Meritocracia poderia até ser uma palavra bonita, mas, na verdade, remete a uma coisa bonita. Numa comparação imaginária entre a utilidade e a excelência de um professor e um astro do futebol, todos haverão de concordar que a tarefa de educar, sempre será mais meritória, mas, ao mesmo tempo, também haveremos de reconhecer que o salário, o status e as condições são muito diferentes. Por isso, ainda que concordemos que um educador exerça uma tarefa mais meritória do que um astro da TV ou do futebol, precisamos compreender que a geração de valor destas pessoas, pelo menos no sentido financeiro, é superior à do professor em virtude daquilo que é determinante no mundo atual.

Numa sociedade como a nossa, da noite para o dia, um produto ou serviço pode adquirir um enorme valor mediante a propaganda ou a manipulação da opinião pública. Não é raro termos a percepção de que tanto a qualidade como a necessidade de alguma coisa tem muito a ver com as conveniências. Ao mudar-se a percepção do que seja a qualidade de um produto ou serviço, muda-se também o seu valor. A melhor explicação que é possível dar à meritocracia, dentro desse contexto, é a noção de valor. Ser digno de alguma recompensa por equivalência de valor entre a pessoa e um produto.

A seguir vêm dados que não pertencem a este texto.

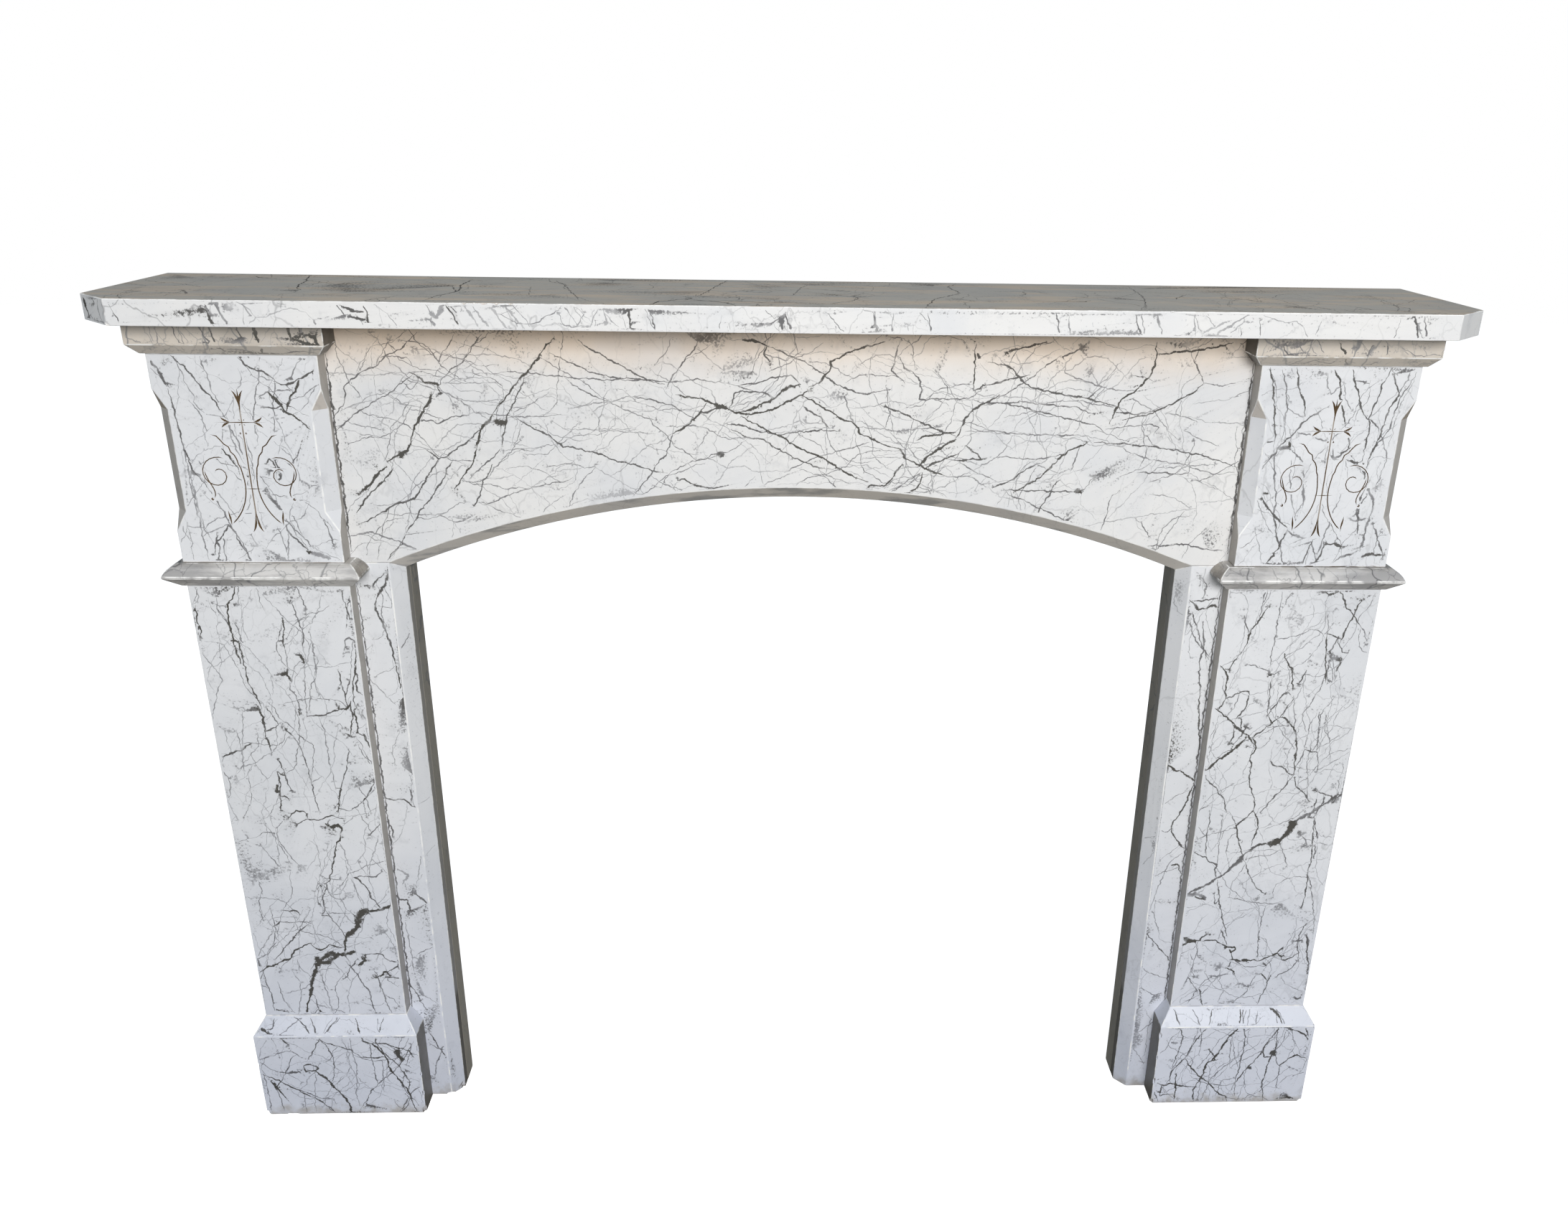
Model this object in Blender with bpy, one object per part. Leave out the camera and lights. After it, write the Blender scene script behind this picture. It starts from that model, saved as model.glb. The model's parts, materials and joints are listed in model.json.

Para além do senso comum, deveríamos entender que a meritocracia tem muito a ver com os processos de reforço e manutenção de uma determinada ordem de valores. Para muitos, esta ordem é imposta pelo mercado pensando nas necessidades das pessoas. No entanto, através deste ideal, ignora-se o poder que o mercado tem, por meio da publicidade, da propaganda, das artes. Esquecemos que o mercado fomenta estratégias para definir prioridades e induzir escolhas. Poucos percebem que ao premiar o mérito, enquanto valor, não se observa que existem processos pelos quais definimos aquilo que é importante. Ouso afirmar que a meritocracia sempre haverá de funcionar para quem conseguir impor a sua opinião ou para quem for capaz de alterar a ordem de valores a seu favor. Não há como igualar as pessoas que não tiveram as mesmas oportunidades.